И тут Даниль понял сам.

До аспиранта дошло, чего и как добивался Андрей Анатольевич, и рёбра заныли от смеха. «Дух противоречия силён в этом достойнейшем человеке», — вспомнил он. Добрый забавный старец скоро должен был разменять век; он прошёл войну, он удостоился всех научных регалий и пережил своё честолюбие. Он просто хотел, чтобы Эрик Юрьевич на полчаса отвлёкся от игры в божественных кукол и использовал свой несравненный разум для решения настоящей проблемы. На просьбу о помощи Лаунхоффер не отреагировал бы из принципа, отрезав, что занят работой — но заподозрив, что в нём не нуждаются, ворвался в расположение сил как танк. «Старикан тоже знает код, — пузырясь от восторга, подумал Даниль. — Ух, как Ящер будет злиться, когда поймёт, что его развели! Ну да, есть два способа что-то сделать: сделать самому и запретить делать это детям…»

Лаунхоффер гениален, а Ларионов мудр; может, блистательные Ла-Ла и не подадут друг другу руки при встрече, но чудовищная угроза отступит, учёные МГИТТ справятся с аномалией.

— Значит так, — сказал Даниль, — Ань, слушай…

Улыбалось с небес бледное осеннее солнце, высверкивая отражениями в тёмных зеркалах луж; играл последними листьями ветер, по-зимнему холодный, не по-зимнему влажный. Упрямо зеленела трава, ловила последнее тепло. Блистали начищенные стёкла витрин, ещё не во всех кафе закрылись летние веранды, и девушки не прятали кудрей под шапками.

Он шёл, отвечая солнцу улыбкой, с разбегу перескакивая через лужи, танцующей походкой счастливого праздного человека. Засунув руки в карманы, глазел по сторонам и напевал под нос что-то весёлое без слов и связной мелодии. Провожал глазами красавиц и подмигивал детям — молодой, беззаботный и всемогущий.

Подойдя к воротам МГИТТ, Даниль остановился и задрал голову: в вышине над институтом, ярко-чёрные на сверкающей голубизне, кружились птицы. Это были обыкновенные птицы, самые простые, кормившиеся в скверах и на помойках, и оттого на душе у аспиранта окончательно просветлело.

Как-то всё само собой успокоилось и обошлось; такие схемы развития событий Данилю всегда были очень по сердцу. Последняя встреча с Ящером прошла как по маслу: тот нашёл ценными некоторые мысли, высказанные Сергиевским в начала аналитической части, расщедрился, подсказав пару непрямых связей, и ни единым словом не обмолвился об инциденте на лесной дороге. То ли решил не провоцировать лишних вопросов, то ли имел параллельный план; в любом случае Даниль уже устал беспокоиться и с радостью забыл о случившемся.

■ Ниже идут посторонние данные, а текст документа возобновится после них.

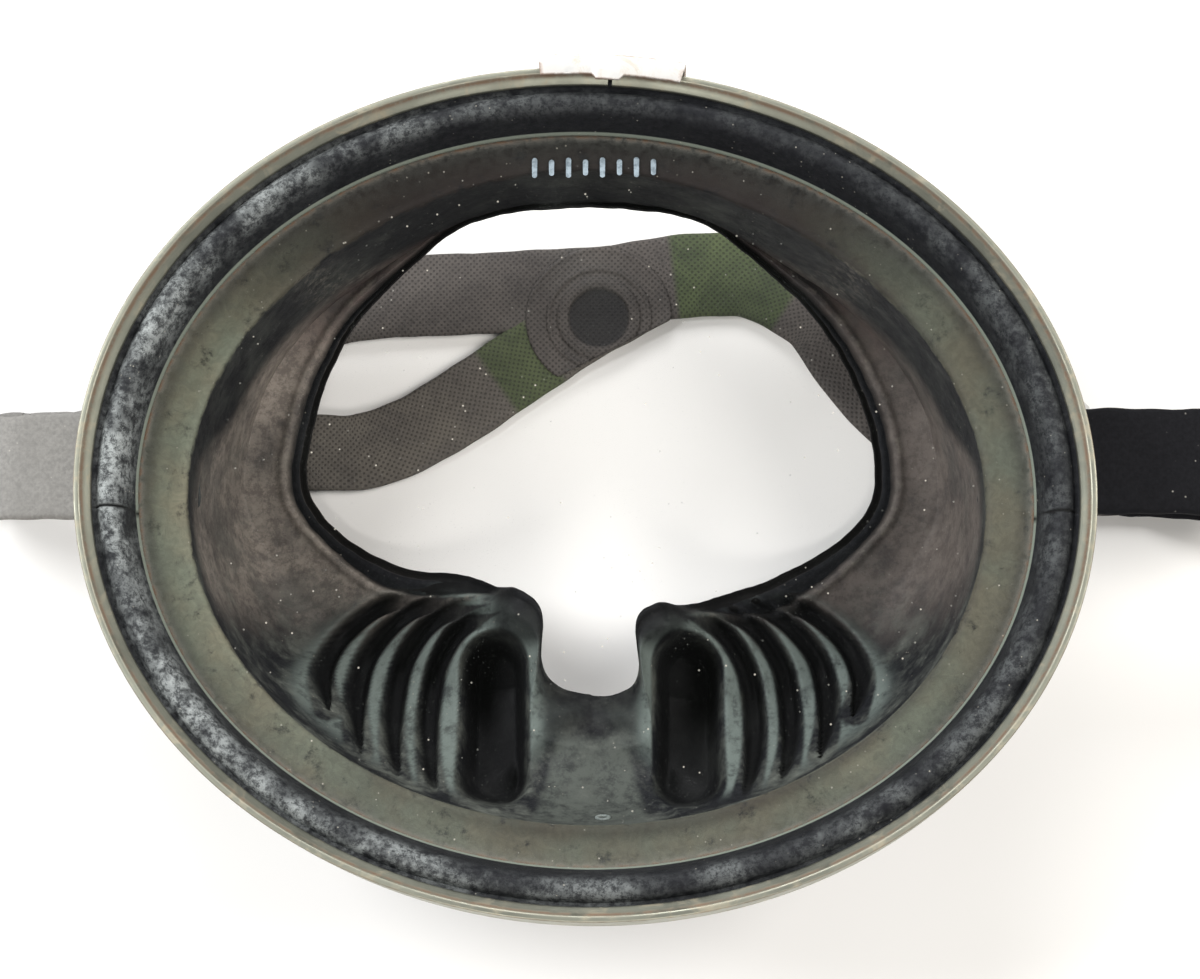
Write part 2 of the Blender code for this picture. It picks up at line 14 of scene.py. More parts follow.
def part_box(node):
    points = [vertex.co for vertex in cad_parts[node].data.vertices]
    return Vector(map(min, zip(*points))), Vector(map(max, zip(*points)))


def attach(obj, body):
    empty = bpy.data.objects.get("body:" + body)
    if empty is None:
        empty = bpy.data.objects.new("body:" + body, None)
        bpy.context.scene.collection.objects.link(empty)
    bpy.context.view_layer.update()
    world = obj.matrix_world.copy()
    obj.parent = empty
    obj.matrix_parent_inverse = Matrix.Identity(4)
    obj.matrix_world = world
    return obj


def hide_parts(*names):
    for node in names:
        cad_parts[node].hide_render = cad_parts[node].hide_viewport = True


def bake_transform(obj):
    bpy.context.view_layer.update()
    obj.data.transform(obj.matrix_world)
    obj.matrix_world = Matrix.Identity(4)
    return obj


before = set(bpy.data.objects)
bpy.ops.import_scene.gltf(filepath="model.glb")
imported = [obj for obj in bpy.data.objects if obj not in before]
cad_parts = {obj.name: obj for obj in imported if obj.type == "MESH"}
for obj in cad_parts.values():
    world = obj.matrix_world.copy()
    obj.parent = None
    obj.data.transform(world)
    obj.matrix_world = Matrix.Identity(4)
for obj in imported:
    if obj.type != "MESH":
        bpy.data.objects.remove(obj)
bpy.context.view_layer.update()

MM = 0.001

# ---- driving dimensions, from the frame


def box_mm(node):
    """Lowest and highest corner of a CAD node, in millimetres."""
    low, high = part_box(node)
    return np.array(low) / MM, np.array(high) / MM


LENS_LOW, LENS_HIGH = box_mm("lens")
BAND_LOW, BAND_HIGH = box_mm("band")
CLASP_LOW, CLASP_HIGH = box_mm("clasp_sleeve")
PIN_LOW, PIN_HIGH = box_mm("buckle_pin_right")
FRAME_LOW, FRAME_HIGH = box_mm("buckle_frame_right")
BAR_LOW, BAR_HIGH = box_mm("buckle_bar_right")

CENTRE_X = (LENS_LOW[0] + LENS_HIGH[0]) / 2.0
CENTRE_Y = (LENS_LOW[1] + LENS_HIGH[1]) / 2.0
HALF_WIDTH = (BAND_HIGH[0] - BAND_LOW[0]) / 2.0
HALF_HEIGHT = CENTRE_Y - BAND_LOW[1]
BAND_TOP = BAND_HIGH[2]
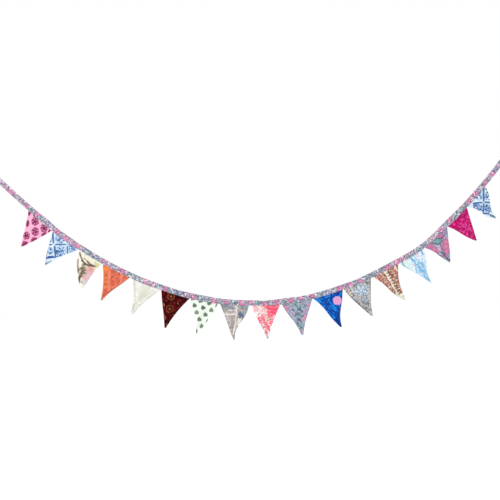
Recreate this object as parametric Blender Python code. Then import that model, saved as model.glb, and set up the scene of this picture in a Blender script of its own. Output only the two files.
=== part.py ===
"""Fabric bunting: a folded floral binding strip hanging in a bow, with seventeen printed pennants in its fold.

Metres, +Z up, front towards -Y. The origin is the middle of the binding's left end, where it is held.
The binding hangs in the XZ plane with slow waves of a few millimetres in Y. Each pennant is a separate
sheet: its raw top edge is tucked up into the binding's fold, and below the fold it tapers to a blunt tip.
"""

import math

import bmesh
import bpy
import numpy as np

# Binding strip
BINDING_HEIGHT = 0.021
BINDING_LEAF = 0.0010
SLOT_DEPTH = 0.0150
SHUT_SLOT_DEPTH = 0.0040
SHUT_SLOT_WIDTH = 0.0005
SHUT_RUN = 0.022
SHUT_MARGIN = 0.006
CROWN_DROP = 0.0022
BINDING_STEP = 0.018

# Pennants
PENNANT_THICKNESS = 0.0016
CLEARANCE = 0.0003
TUCK = 0.0135
TIP_ROUND = 0.0022
GRID_COLUMNS = 6
GRID_ROWS = 12
TIP_CROWDING = 1.12

SLOT_WIDTH = PENNANT_THICKNESS + 2 * CLEARANCE
SPLINE_SAMPLES = 2400

# Centre line of the hanging binding: how far right, how far forward or back, and how high
ROUTE = (
    # x, y, z
    (0.000, 0.000, 0.000),
    (0.104, 0.002, -0.095),
    (0.184, 0.003, -0.166),
    (0.264, 0.001, -0.232),
    (0.344, -0.001, -0.286),
    (0.424, -0.003, -0.334),
    (0.544, -0.003, -0.396),
    (0.664, 0.000, -0.444),
    (0.784, 0.003, -0.480),
    (0.904, 0.004, -0.502),
    (1.024, 0.001, -0.508),
    (1.144, -0.003, -0.504),
    (1.264, -0.004, -0.484),
    (1.384, -0.001, -0.448),
    (1.504, 0.002, -0.399),
    (1.624, 0.003, -0.337),
    (1.704, 0.001, -0.288),
    (1.784, -0.001, -0.220),
    (1.864, -0.003, -0.140),
    (1.942, -0.002, -0.052),
    (2.022, 0.000, 0.046),
    (2.044, 0.000, 0.076),
)

# Where the hand-folded crown is fuller or flatter
CROWN_LUMPS = (
    # place along the binding, reach, rise
    (0.280, 0.035, 0.0032),
    (0.375, 0.050, 0.0016),
    (0.985, 0.075, 0.0024),
    (1.228, 0.018, -0.0028),
    (1.320, 0.030, 0.0030),
    (1.610, 0.050, -0.0022),
    (2.062, 0.065, 0.0032),
)

# One row for each pennant, from left to right.
# start, end: where its top corners lie along the binding. drop: from the binding's lower edge to the tip.
# lean: the tip's place along the binding, from the middle of the top. tip: width of the blunt tip.
# left, left_wave, right, right_wave: how far each side edge bows, and sways, towards the right.
# swing, cup, ripple: how far the cloth stands out of the plane at its tip, at its sides and in waves.
PENNANT_FIELDS = (
    "name", "cloth", "start", "end", "drop", "lean", "tip",
    "left", "left_wave", "right", "right_wave", "swing", "cup", "ripple",
)
PENNANT_TABLE = (
    ("flag_01", "pink_petal_cotton", 0.195, 0.317, 0.129, 0.010, 0.007,
     0.002, 0.000, 0.003, 0.000, 0.004, 0.003, 0.0012),
    ("flag_02", "blue_tile_cotton", 0.323, 0.449, 0.125, -0.010, 0.008,
     -0.004, 0.001, -0.007, 0.000, -0.003, -0.002, 0.0016),
    ("flag_03", "cream_blossom_cotton", 0.455, 0.556, 0.121, 0.027, 0.020,
     -0.013, -0.001, -0.004, -0.001, -0.005, 0.004, 0.0014),
    ("flag_04", "coral_cotton", 0.560, 0.680, 0.131, 0.001, 0.006,
     0.006, 0.000, -0.004, 0.002, 0.003, -0.003, 0.0010),
    ("flag_05", "ivory_leaf_cotton", 0.690, 0.811, 0.132, -0.009, 0.008,
     0.005, 0.004, -0.007, 0.001, 0.005, 0.003, 0.0018),
    ("flag_06", "maroon_ring_cotton", 0.815, 0.932, 0.140, -0.001, 0.007,
     0.000, -0.001, -0.006, 0.000, -0.002, -0.002, 0.0010),
    ("flag_07", "white_heart_cotton", 0.937, 1.046, 0.138, -0.006, 0.008,
     0.005, -0.002, 0.003, 0.001, 0.004, 0.002, 0.0014),
    ("flag_08", "grey_lattice_cotton", 1.055, 1.169, 0.140, 0.004, 0.006,
     0.000, 0.001, -0.004, 0.006, -0.004, 0.004, 0.0018),
    ("flag_09", "coral_rose_cotton", 1.179, 1.292, 0.136, 0.005, 0.008,
     -0.001, 0.000, -0.005, 0.001, 0.003, -0.003, 0.0012),
    ("flag_10", "binding_floral_cotton", 1.299, 1.421, 0.134, -0.001, 0.009,
     0.003, -0.002, -0.004, 0.001, -0.003, 0.002, 0.0014),
    ("flag_11", "royal_paisley_cotton", 1.427, 1.548, 0.140, 0.011, 0.007,
     0.002, 0.003, -0.006, 0.003, 0.002, -0.003, 0.0018),
    ("flag_12", "grey_flower_cotton", 1.553, 1.669, 0.141, 0.006, 0.008,
     -0.004, -0.001, -0.005, 0.001, 0.005, 0.003, 0.0012),
    ("flag_13", "red_ornament_cotton", 1.675, 1.792, 0.138, 0.016, 0.006,
     0.001, 0.005, -0.010, -0.001, -0.004, -0.002, 0.0016),
    ("flag_14", "sky_frond_cotton", 1.796, 1.910, 0.132, 0.012, 0.006,
     0.003, -0.002, -0.005, 0.004, 0.004, 0.004, 0.0020),
    ("flag_15", "binding_floral_cotton", 1.914, 2.034, 0.108, -0.024, 0.006,
     0.004, 0.002, 0.001, -0.001, -0.002, -0.003, 0.0012),
    ("flag_16", "magenta_scroll_cotton", 2.039, 2.146, 0.119, -0.014, 0.007,
     -0.001, 0.002, -0.001, 0.000, 0.003, 0.002, 0.0010),
    ("flag_17", "blue_tile_cotton", 2.150, 2.258, 0.118, -0.015, 0.006,
     -0.001, 0.005, -0.005, 0.006, -0.004, 0.003, 0.0016),
)
PENNANTS = [dict(zip(PENNANT_FIELDS, row)) for row in PENNANT_TABLE]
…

В институт он шёл частью по просьбе Аннаэр, частью ради развлечения. Откровенно говоря, только для Мрачной Девочки Сергиевский напрягаться бы не стал, но замученная работой Аня давала ему отличный повод снова влезть в отдел мониторинга и покопаться на дисках тамошних компьютеров. Потому-то Даниль и играл джентльмена. Ему ничего не стоило уйти с работы посреди дня, а вот кармахирург первой категории А. В. Эрдманн такого позволить себе не могла, не могла она и ждать субботы: из-за отсутствия данных, которые могли уместиться на двух листках А4, запаздывала её статья, статью ждал Эрик Юрьевич, и Аня впадала в отчаяние.